* [Exercise details] Collect each line containing "that".

::::

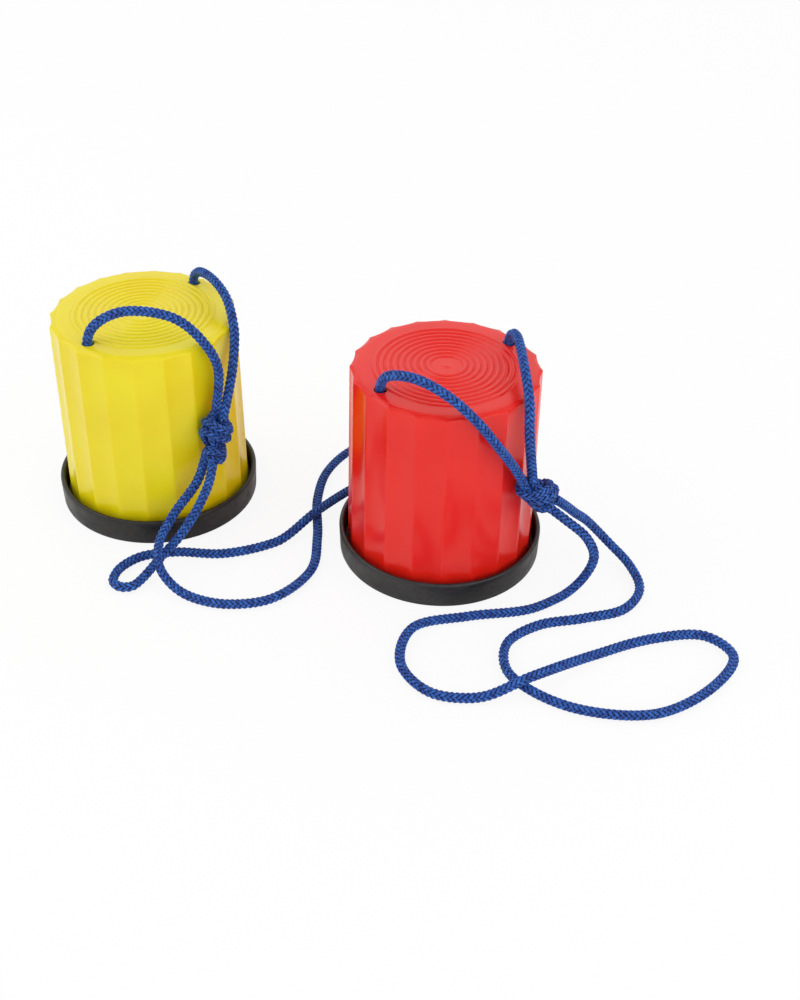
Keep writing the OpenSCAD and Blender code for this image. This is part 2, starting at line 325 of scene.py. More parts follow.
routes = {
    "yellow": {
        "front": (
            (-0.008, -0.044, 0.147), (0.008, -0.038, 0.155), (0.036, -0.0295, 0.151),
            (0.0525, -0.027, 0.1365), (0.06, -0.0255, 0.119)),
        "back": (
            (0.0205, 0.04, 0.1445), (0.0375, 0.025, 0.1495), (0.051, 0.0135, 0.1445),
            (0.0602, 0.001, 0.133), (0.062, -0.003, 0.128), (0.0645, -0.015, 0.112)),
        "loop": (
            (0.0505, -0.047, 0.047), (0.04, -0.062, 0.0295), (0.0375, -0.08, 0.0195),
            (0.045, -0.096, 0.0135), (0.062, -0.104, 0.0055), (0.09, -0.1035, 0.003),
            (0.115, -0.09, 0.003), (0.1285, -0.058, 0.003), (0.121, -0.024, 0.003),
            (0.107, 0.015, 0.003), (0.103, 0.048, 0.003), (0.113, 0.08, 0.003),
            (0.145, 0.107, 0.003), (0.184, 0.12, 0.003), (0.205, 0.1185, 0.003),
            (0.216, 0.106, 0.003), (0.209, 0.092, 0.003), (0.188, 0.0825, 0.003),
            (0.158, 0.071, 0.003), (0.132, 0.043, 0.003), (0.1145, -0.0065, 0.0098),
            (0.098, -0.037, 0.003), (0.071, -0.0585, 0.003), (0.041, -0.067, 0.003),
            (0.0225, -0.078, 0.003), (0.0155, -0.091, 0.003), (0.015, -0.099, 0.003),
            (0.017, -0.1055, 0.003), (0.023, -0.1085, 0.003), (0.0295, -0.106, 0.003),
            (0.0325, -0.099, 0.0035), (0.038, -0.082, 0.009), (0.0495, -0.069, 0.024),
            (0.0595, -0.0515, 0.048)),
        "knot": (0.0596, -0.0362, 0.0755),
        "axis": (-0.14, -0.38, -0.915),   # from the legs down to the loop
        "side": (0.93, -0.37, 0),         # from the front cord to the back one
        "loopStart": -1,                  # the loop sets out beside the front leg
    },
    "red": {
        "front": (
            (-0.022, -0.044, 0.1475), (-0.004, -0.05, 0.1525), (0.0155, -0.0525, 0.1465),
            (0.0315, -0.0515, 0.1335), (0.044, -0.046, 0.115), (0.0535, -0.0355, 0.0935)),
        "back": (
            (0.037, 0.02, 0.1495), (0.05, -0.0115, 0.145), (0.056, -0.0235, 0.1335),
            (0.0585, -0.029, 0.117)),
        "loop": (
            (0.081, -0.0065, 0.053), (0.086, 0.004, 0.041), (0.0925, 0.013, 0.03),
            (0.107, 0.017, 0.0135), (0.123, 0.009, 0.005), (0.133, -0.01, 0.003),
            (0.127, -0.032, 0.003), (0.105, -0.048, 0.003), (0.08, -0.063, 0.003),
            (0.066, -0.084, 0.003), (0.071, -0.106, 0.003), (0.09, -0.119, 0.003),
            (0.121, -0.1245, 0.003), (0.161, -0.114, 0.003), (0.189, -0.081, 0.003),
            (0.196, -0.053, 0.003), (0.178, -0.041, 0.003), (0.15, -0.052, 0.003),
            (0.118, -0.078, 0.0035), (0.087, -0.1145, 0.0098), (0.062, -0.133, 0.0035),
            (0.034, -0.1375, 0.003), (0.011, -0.12, 0.003), (0.009, -0.088, 0.003),
            (0.038, -0.068, 0.003), (0.072, -0.05, 0.003), (0.0905, -0.029, 0.004),
            (0.0995, -0.019, 0.013), (0.103, -0.017, 0.027), (0.097, -0.019, 0.042),
            (0.0845, -0.0205, 0.0525)),
        "knot": (0.0668, -0.0226, 0.0712),
        "axis": (0.55, 0.37, -0.75),
        "side": (0.53, 0.54, 0.65),
        "loopStart": 1,
    },
}
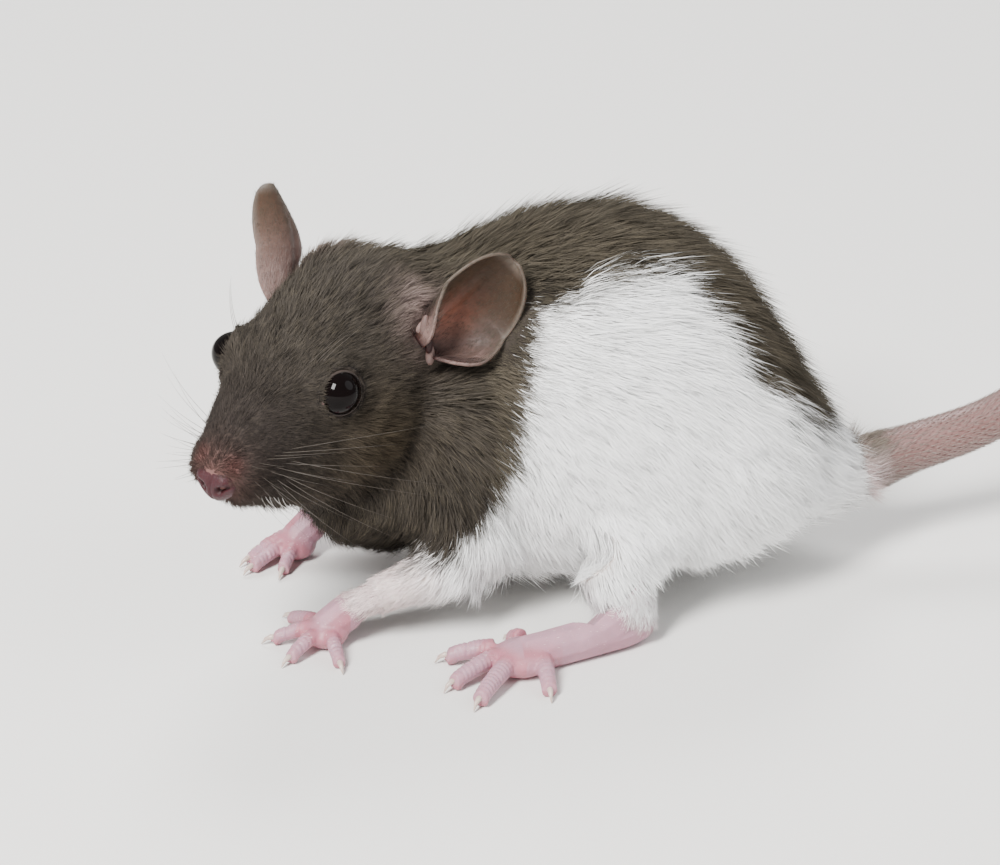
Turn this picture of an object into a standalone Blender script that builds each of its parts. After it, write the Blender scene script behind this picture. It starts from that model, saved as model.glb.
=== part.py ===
"""A young hooded pet rat, life size and still: it crouches on four feet and looks round to its left.

The rat faces -X, its left side faces -Y, and its feet rest on the floor at Z = 0. Sizes are written in
millimetres and turned into metres as each mass is made. The flesh is modelled as clay: lofts, balls and
tapered tubes that are fused and smoothed, then parted with thin cuts where a person would name a new part.
Its surface is the outside of the short coat.
"""

import math

import bmesh
import bpy
from mathutils import Matrix, Vector
from mathutils.bvhtree import BVHTree

MM = 0.001

# Driving sizes, in millimetres
GAP = 0.3  # left between touching nodes
BODY_VOXEL = 0.5  # fineness at which the masses of the body are fused
FOOT_VOXEL = 0.25
EAR_WALL = 0.8
BODY_TRIANGLES = 5000
KEEP_EVERYWHERE = 0.02  # how strongly the thinning spares the clay, and how much more it spares the face
KEEP_MOST = 0.025
HIND_FOOT_TRIANGLES = 760
FORE_FOOT_TRIANGLES = 620

# The two sides: the left of the rat is towards -Y
SIDES = {"left": -1.0, "right": 1.0}

# The trunk from the tail's root forwards: a section's centre, half width, reach above and reach below
TRUNK = [
    ((53.0, 0.0, 14.4), 4.2, 4.1, 4.1),
    ((49.0, 0.0, 15.2), 6.4, 5.4, 6.2),
    ((43.5, 0.0, 17.6), 12.0, 11.5, 9.5),
    ((36.0, 0.0, 20.8), 19.0, 21.0, 12.5),
    ((26.0, 0.0, 23.5), 22.5, 30.0, 16.0),
    ((13.0, 0.0, 24.5), 23.5, 35.0, 20.0),
    ((0.0, 0.5, 26.0), 20.5, 33.0, 22.5),
    ((-10.0, 1.5, 29.0), 16.5, 26.5, 24.0),
    ((-18.0, 2.5, 33.5), 14.0, 19.0, 22.5),
    ((-25.0, 2.0, 38.0), 12.0, 12.5, 16.0),
]

# The head's own frame: forward, left and up from the point midway between the eyes
HEAD_PLACE = (-37.6, -18.0, 44.1)
HEAD_YAW = 50.0  # degrees that it turns to its left
HEAD_PITCH = 5.0  # nose down
HEAD_ROLL = -5.5  # left side down
SKULL = [
    ((19.4, 0.0, -8.6), 1.5, 1.6, 1.6),
    ((17.8, 0.0, -8.4), 3.5, 3.8, 3.2),
    ((14.5, 0.0, -7.8), 5.4, 6.2, 5.4),
    ((10.5, 0.0, -7.2), 7.0, 8.4, 8.2),
    ((5.5, 0.0, -6.2), 8.8, 10.4, 12.6),
    ((0.0, 0.0, -5.4), 10.6, 12.4, 16.4),
    ((-7.0, 0.0, -5.0), 12.4, 14.2, 19.0),
    ((-14.0, 0.0, -4.6), 13.4, 15.0, 19.5),
    ((-21.0, 0.0, -4.0), 13.4, 13.6, 17.5),
    ((-27.0, 0.0, -3.5), 12.0, 12.0, 16.0),
]
EYE_RADIUS = 3.4
EYE_PLACE = (0.7, 9.0, 0.1)
EYE_LOOK = (0.40, 0.88, 0.26)
LID_RADIUS = 0.7
LID_PLACE = 1.1  # how far out along the look the lids' rim lies
LID_RIM = 3.35
HEAD_BACK = -24.0  # the head ends here, towards the neck
JAW_BELOW = -23.5
HEAD_HALF_WIDTH = 17.0
MOUTH = [(7.5, 6.6, -12.6), (11.5, 5.4, -13.2), (14.8, 3.6, -12.9), (17.0, 1.4, -11.8), (17.6, 0.0, -11.2)]
MOUTH_GROOVE = 0.45

# Ears: each stands and opens its own way, because the rat is listening
EAR_LENGTH = {"left": 18.0, "right": 18.3}
EAR_HALF_WIDTH = {"left": 6.9, "right": 7.2}
EAR_FOOT = {"left": (-17.7, 13.0, 2.6), "right": (-17.0, 11.8, 1.4)}
EAR_RISE = {"left": (-0.708, 0.568, 0.761), "right": (-0.358, 0.453, 0.876)}
EAR_OPEN = {"left": (0.775, 0.613, -0.10), "right": (0.418, 0.908, -0.05)}
EAR_FOOT_WRAP = {"left": 143.0, "right": 97.0}  # degrees that the cup wraps to each side at its foot
EAR_TIP_WRAP = {"left": 50.5, "right": 66.0}
EAR_FOOT_SHARE = 0.3  # the foot's width as a share of the widest part's
EAR_HOLLOW = 2.2  # how far the middle lies behind the margins
EAR_SWELL = 1.6  # how far the cup swells towards its rear margin

# Feet: each toe as its knuckle and its tip on the floor, and how thick it is at the root
HIND_FOOT = {
    "heel": (13.7, -24.9),
    "instep": (2.0, -29.8),
    "ball": (-5.2, -31.8),
    "toes": [
        ((-4.8, -26.6), (-7.0, -22.4), 1.25),
        ((-9.2, -29.4), (-18.0, -28.2), 1.45),
        ((-9.2, -32.0), (-17.8, -37.4), 1.45),
        ((-7.8, -34.4), (-14.2, -43.4), 1.45),
        ((-2.6, -34.2), (-2.7, -42.4), 1.35),
    ],
}
FORE_LEFT = {
    "wrist": (-28.6, -19.2),
    "ball": (-33.4, -19.6),
    "toes": [
        ((-34.6, -17.0), (-39.2, -10.9), 1.15),
        ((-35.8, -19.2), (-43.0, -18.8), 1.2),
        ((-35.4, -21.8), (-40.6, -26.6), 1.2),
        ((-32.8, -22.4), (-31.8, -29.8), 1.15),
    ],
}
FORE_RIGHT = {
    "wrist": (-31.0, 11.4),
    "ball": (-35.8, 9.8),
    "toes": [
        ((-36.2, 12.2), (-42.8, 10.6), 1.15),
        ((-38.0, 10.0), (-44.6, 6.6), 1.2),
        ((-37.8, 8.2), (-44.2, 3.6), 1.2),
        ((-36.2, 7.2), (-38.8, 1.4), 1.15),
    ],
}

FORE_FEET = {"left": FORE_LEFT, "right": FORE_RIGHT}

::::

* [Response below]
Turn this picture of an object into a standalone Blender script that builds each of its parts. After it, write the Blender scene script behind this picture. It starts from that model, saved as model.glb.
tapered tubes that are fused and smoothed, then parted with thin cuts where a person would name a new part.
HEAD_YAW = 50.0  # degrees that it turns to its left
EAR_FOOT_WRAP = {"left": 143.0, "right": 97.0}  # degrees that the cup wraps to each side at its foot